Pertencer a um lugar em que as nossas limitações não viessem antes da pessoa nem necessitassem ser eliminadas, porque o outro era maior do que as suas impossibilidades e feridas. Dava para ver a potência de Deus com a familiaridade da dor.

Ora, o que pretendem os cristãos?
Pretendem viver neste mundo uma coisa do outro mundo! Pretendem que a realidade humana e banal seja revestida de Cristo.
E tudo começa com o sim de alguém que move os outros. Particularmente, chamou atenção a Tânia Schandert, que, sendo responsável pelas férias junto com um grupo de amigos, nos lembrava que não somos uma agência de viagem e que o sacrifício (ela ofereceu suas férias para organizar as nossas) de estar lá disponível para resolver o que se precisasse não a fez perder, mas ganhar, porque experimentava olhar tudo como Cristo havia dito: «Faço novas todas as coisas». Então foi oferecendo por cada um aquele tempo e foi vendo os milagres que aconteciam com ela e com os outros.
Assim tudo se tornou oportunidade para descobrirmos mais nosso carisma e, pela beleza encontrada, nos tornarmos corresponsáveis de oferecê-lo ao mundo.

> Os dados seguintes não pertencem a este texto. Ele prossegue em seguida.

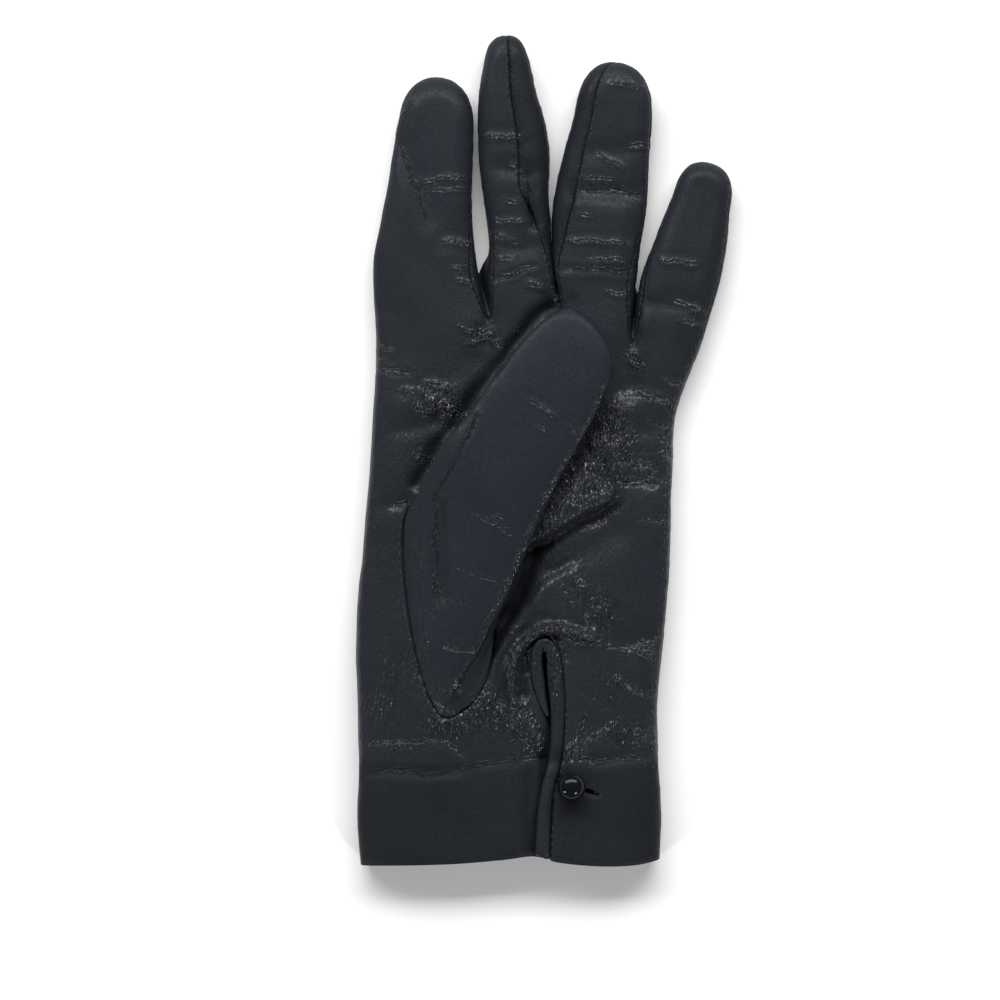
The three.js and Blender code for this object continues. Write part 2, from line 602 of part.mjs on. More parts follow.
// Points round one thumb section: over the top from its index side end to its palm side end, then back
// underneath.
function thumbRing(section) {
  const turn = radians(section.turn);
  const run = new THREE.Vector2(Math.cos(turn), Math.sin(turn));
  const side = new THREE.Vector2(-run.y, run.x);
  const half = section.half * THUMB_WIDTH;
  const foot = new THREE.Vector2(THUMB_FOOT.x * HAND_WIDTH, THUMB_FOOT.y * PALM_LENGTH);
  const centre = new THREE.Vector2(section.x, section.y).multiplyScalar(THUMB_LENGTH).add(foot);
  const points = [];
  const place = (angle, swing, height) => {
    const p = centre.clone().addScaledVector(run, -half * power(Math.cos(angle), THUMB_ROUNDNESS));
    p.addScaledVector(side, swing * THUMB_WIDTH * Math.sin(angle));
    const ground = palmHeight(p.x, p.y);
    const lift = section.rise === 0 ? -THUMB_TUCK * LEATHER : LAY_GAP;
    points.push(new THREE.Vector3(p.x, p.y, ground + lift + section.rise * THUMB_HEIGHT * height));
  };
  for (let i = 0; i < THUMB_OVER_CELLS; i += 1) {
    const angle = (Math.PI * i) / THUMB_OVER_CELLS;
    place(angle, -section.over, 0.4 + 0.6 * Math.sin(angle) ** THUMB_TOP_ROLL);
  }
  for (let i = 0; i < THUMB_UNDER_CELLS; i += 1) {
    const angle = Math.PI * (1 - i / THUMB_UNDER_CELLS);
    place(angle, section.under, 0.4 - 0.4 * Math.sin(angle) ** THUMB_LOW_ROLL);
  }
  return points;
}

function thumbSkin() {
  const skin = new Skin();
  const rows = THUMB_SECTIONS.map((section) => thumbRing(section).map((p) => skin.point(p)));
  for (let r = 0; r + 1 < rows.length; r += 1) {
    rows[r].forEach((corner, c) => {
      const next = (c + 1) % rows[r].length;
      skin.quad("thumb", rows[r][c], rows[r][next], rows[r + 1][next], rows[r + 1][c]);
    });
  }
  const end = rows[rows.length - 1];
  const middle = new THREE.Vector3();
  for (const i of end) middle.add(skin.points[i]);
  middle.divideScalar(end.length);
  middle.x = THUMB_FOOT.x * HAND_WIDTH + THUMB_TIP.x * THUMB_LENGTH;
  middle.y = THUMB_FOOT.y * PALM_LENGTH + THUMB_TIP.y * THUMB_LENGTH;
  const pole = skin.point(middle);
  end.forEach((corner, c) => skin.triangle("thumb", corner, end[(c + 1) % end.length], pole));
  return skin;
}

// Plan of the thumb hole, the thumb's lowest ring with a seam gap round it.
function thumbHole() {
  const ring = thumbRing(THUMB_SECTIONS[0]).map((p) => new THREE.Vector2(p.x, p.y));
  const turning = THREE.ShapeUtils.isClockWise(ring) ? -1 : 1;
  return offset(ring, turning * SEAM_GAP, true);
}

const bindingLine = () =>
  BINDING.map((row) => new THREE.Vector2(row.x * VENT_LENGTH, row.y * VENT_LENGTH));

// Plan of the vent: the slit, the seat of the binding and the dark gap beside it.
function ventPlan() {
  const line = bindingLine();
  const outer = line.map((p, i) => {
    const moved = offset(line, -(BINDING[i].half * BINDING_WIDTH + SEAM_GAP), false);
    return moved[i];
  });
  const end = outer[outer.length - 1].clone();
  end.y = -SEAM_GAP * 10;
  const edge = VENT_EDGE.map((row) => new THREE.Vector2(row.x * VENT_LENGTH, row.y * VENT_LENGTH));
  return [...outer, end, ...edge.reverse()];
}

function bindingSolid() {
  const line = bindingLine();
  const sides = [1, 0.8, 0.3, -0.3, -0.8, -1];
  const crown = [0, 0.75, 1, 1, 0.75, 0];
  const rings = line.map((p, i) => {
    const half = BINDING[i].half * BINDING_WIDTH;
    const ring = sides.map((share, k) => {
      const q = offset(line, -share * half, false)[i];
      return new THREE.Vector3(q.x, q.y, palmHeight(q.x, q.y) + BINDING_RISE * crown[k] - BINDING_SINK);
    });
    const low = [-1, 1].map((share) => {
      const q = offset(line, -share * half, false)[i];
      return new THREE.Vector3(q.x, q.y, palmHeight(q.x, q.y) - LEATHER);
    });
    return [...ring, ...low];
  });
  return loft(rings);
}

// A closed solid through rings with as many points each, its two ends closed by a fan.
function loft(rings) {
  const size = rings[0].length;
  const positions = rings.flat().flatMap((p) => [p.x, p.y, p.z]);
  const index = [];
  for (let r = 0; r + 1 < rings.length; r += 1) {
    for (let c = 0; c < size; c += 1) {
      const a = r * size + c;
      const b = r * size + ((c + 1) % size);
      index.push(a, b, b + size, a, b + size, a + size);
    }
  }
  const top = (rings.length - 1) * size;
  for (let c = 1; c + 1 < size; c += 1) {
    index.push(0, c + 1, c, top, top + c, top + c + 1);
  }
  return manifold(positions, index);
}

const buttonPlace = () =>
  new THREE.Vector2(BUTTON_PLACE.x * HAND_WIDTH, BUTTON_PLACE.y * PALM_LENGTH);

// Slot with round ends, turned about the button.
function buttonholePlan() {
  const turn = radians(BUTTONHOLE_TURN);
  const half = BUTTONHOLE_LENGTH / 2;
  const full = half - BUTTONHOLE_TAPER;
  const corners = [[-half, 0], [-full, -0.5], [full, -0.5], [half, 0], [full, 0.5], [-full, 0.5]];
  return corners.map(([along, up]) =>
    new THREE.Vector2(along + BUTTONHOLE_SHIFT * BUTTONHOLE_LENGTH, up * BUTTONHOLE_WIDTH)
      .rotateAround(new THREE.Vector2(), turn)
      .add(buttonPlace()),
  );
}

// The underlap follows the inside of the hem leather, a gap below it.
function tabSkin() {
  const skin = new Skin();
  const middle = buttonPlace();
  const steps = [-0.5, -0.42, -0.2, 0, 0.2, 0.42, 0.5];
  const rows = steps.map((up) =>
    steps.map((across) => {
      const x = middle.x + (across + TAB_SHIFT) * TAB_WIDTH;
      const y = middle.y + up * TAB_LENGTH;
      return skin.point(new THREE.Vector3(x, y, palmHeight(x, y) - HEM_LEATHER - LAY_GAP));
    }),
  );
  for (let r = 0; r + 1 < steps.length; r += 1) {
    for (let c = 0; c + 1 < steps.length; c += 1) {
      skin.quad("button_tab", rows[r][c], rows[r][c + 1], rows[r + 1][c + 1], rows[r + 1][c]);
    }
  }
  return skin;
}

// Ball with its shank, turned about its own axis, the shank standing on the underlap.
function buttonSolid() {
  const middle = buttonPlace();
  const leather = palmHeight(middle.x, middle.y);
  const radius = BUTTON_DIAMETER / 2;
  const foot = leather - HEM_LEATHER - LAY_GAP + SEAM_GAP;
  const heart = leather + SEAM_GAP + radius * BALL_SETTLE;
  const profile = [new THREE.Vector2(0, foot), new THREE.Vector2(SHANK_DIAMETER / 2, foot)];
  const neck = Math.asin(SHANK_DIAMETER / 2 / radius);
  for (let i = 0; i <= BUTTON_ROWS; i += 1) {
    const angle = mix(neck, Math.PI, i / BUTTON_ROWS);
    const out = i === BUTTON_ROWS ? 0 : Math.sin(angle) * radius;
    profile.push(new THREE.Vector2(out, heart - Math.cos(angle) * radius));
  }
  const geometry = new THREE.LatheGeometry(profile, BUTTON_SIDES);
  geometry.rotateX(Math.PI / 2);
  geometry.translate(middle.x, middle.y, 0);
  const positions = Array.from(geometry.getAttribute("position").array);
  return manifold(positions, Array.from(geometry.getIndex().array));
}

const glove = new THREE.Group();
const hand = handSkin();
const clearOf = 0.5 * PALM_HEIGHT; // cuts stay above this height, so that the back is left whole
const overAll = WRIST_HEIGHT + THUMB_HEIGHT + BUTTON_DIAMETER;
const trank = hand
  .solid("trank")
  .subtract(upright(thumbHole(), clearOf, overAll))
  .subtract(upright(ventPlan(), clearOf, overAll))
  .subtract(upright(buttonholePlan(), clearOf, overAll));
glove.add(mesh("trank", trank, kid()));
for (const piece of WEB_PIECES) glove.add(mesh(piece, hand.solid(piece), kid()));
glove.add(mesh("thumb", thumbSkin().solid("thumb"), kid()));
glove.add(mesh("vent_binding", bindingSolid(), kid()));
glove.add(mesh("button_tab", tabSkin().solid("button_tab"), kid()));
glove.add(mesh("button", buttonSolid(), gloss()));

// The origin is on the ground under the middle of the glove.
const box = new THREE.Box3().setFromObject(glove);
glove.position.set(-(box.min.x + box.max.x) / 2, -(box.min.y + box.max.y) / 2, -box.min.z);

export default glove;
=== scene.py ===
import math

import bmesh
import bpy
import numpy as np
from mathutils import Matrix, Vector, kdtree, noise


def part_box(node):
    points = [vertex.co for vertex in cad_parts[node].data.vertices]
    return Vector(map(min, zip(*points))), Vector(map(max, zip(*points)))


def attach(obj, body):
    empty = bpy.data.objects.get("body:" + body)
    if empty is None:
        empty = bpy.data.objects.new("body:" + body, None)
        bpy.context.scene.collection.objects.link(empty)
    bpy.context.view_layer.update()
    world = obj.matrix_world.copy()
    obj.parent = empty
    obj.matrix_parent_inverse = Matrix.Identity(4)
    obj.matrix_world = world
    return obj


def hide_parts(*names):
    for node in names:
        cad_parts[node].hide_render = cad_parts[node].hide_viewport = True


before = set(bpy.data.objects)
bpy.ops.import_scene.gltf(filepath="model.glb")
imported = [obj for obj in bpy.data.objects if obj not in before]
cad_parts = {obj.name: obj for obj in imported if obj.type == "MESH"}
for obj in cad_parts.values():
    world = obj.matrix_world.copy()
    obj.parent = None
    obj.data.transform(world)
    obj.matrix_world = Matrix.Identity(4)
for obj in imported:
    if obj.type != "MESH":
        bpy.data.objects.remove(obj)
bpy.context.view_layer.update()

# HAND LEATHER
# The trank, one thin glace kid leather, makes the palm, the back and both faces of the fingers. It is cut
# flat, folded at the index side and closed by a fine seam down the little finger side. The tables and
# curves are in millimetres from the middle of the hem, and PLACE brings them to the part's own frame.
PALM_LENGTH, HAND_WIDTH = 127.0, 72.0
WRIST_HEIGHT, PALM_HEIGHT, EDGE_HEIGHT = 10.8, 8.6, 2.9
WEB_RISE = 11.0
LEATHER, HEM_LEATHER, THIN_LEATHER, HEM_DEPTH, LAY_GAP = 1.0, 1.8, 0.3, 24.0, 0.45
BUTTON_X, BUTTON_Y = 0.197 * HAND_WIDTH, 0.148 * PALM_LENGTH
button_low, button_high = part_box("button")
button_heart = (button_low + button_high) / 2
PLACE = (
    Matrix.Translation((button_heart.x, button_heart.y, 0))
    @ Matrix.Scale(0.001, 4)
    @ Matrix.Translation((-BUTTON_X, -BUTTON_Y, 0))
)

# along the palm, left side, right side
SIDES = [
    (-0.05, -0.484, 0.486), (0, -0.485, 0.486), (0.08, -0.494, 0.49), (0.2, -0.49, 0.482),
    (0.3, -0.496, 0.478), (0.4, -0.5, 0.495), (0.48, -0.494, 0.511), (0.6, -0.476, 0.52),
    (0.71, -0.458, 0.526), (0.82, -0.446, 0.535), (0.88, -0.438, 0.567), (0.945, -0.434, 0.614),
    (1, -0.437, 0.646), (1.06, -0.443, 0.68),
]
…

O cuidado do gesto, a entrega gratuita, a presença do padre Ignazio e do padre Cássio, que dirigem duas paróquias muito ativas das quais se desligaram para estarem conosco, foram também de grande ajuda para compreender e viver o significado do gesto. Quando do passeio de barco pela eclusa de Barra Bonita, padre Ignazio, a certa altura, pediu silêncio, rezamos o Ângelus e cantamos Non nobis, Domine [Não a nós, Senhor]. E isso foi, também, um presente para as pessoas desconhecidas que nos olhavam admiradas para aquele outro jeito de viver.

O Papa conclamou – na Praça de São Pedro em outubro passado ao comemorarmos os 100 anos do nascimento de Dom Giussani – que o Movimento desse uma contribuição ainda maior porque espera mais de nós, muito mais! Pois bem, nessas férias, de modo simples mas muito assertivo, isso aconteceu!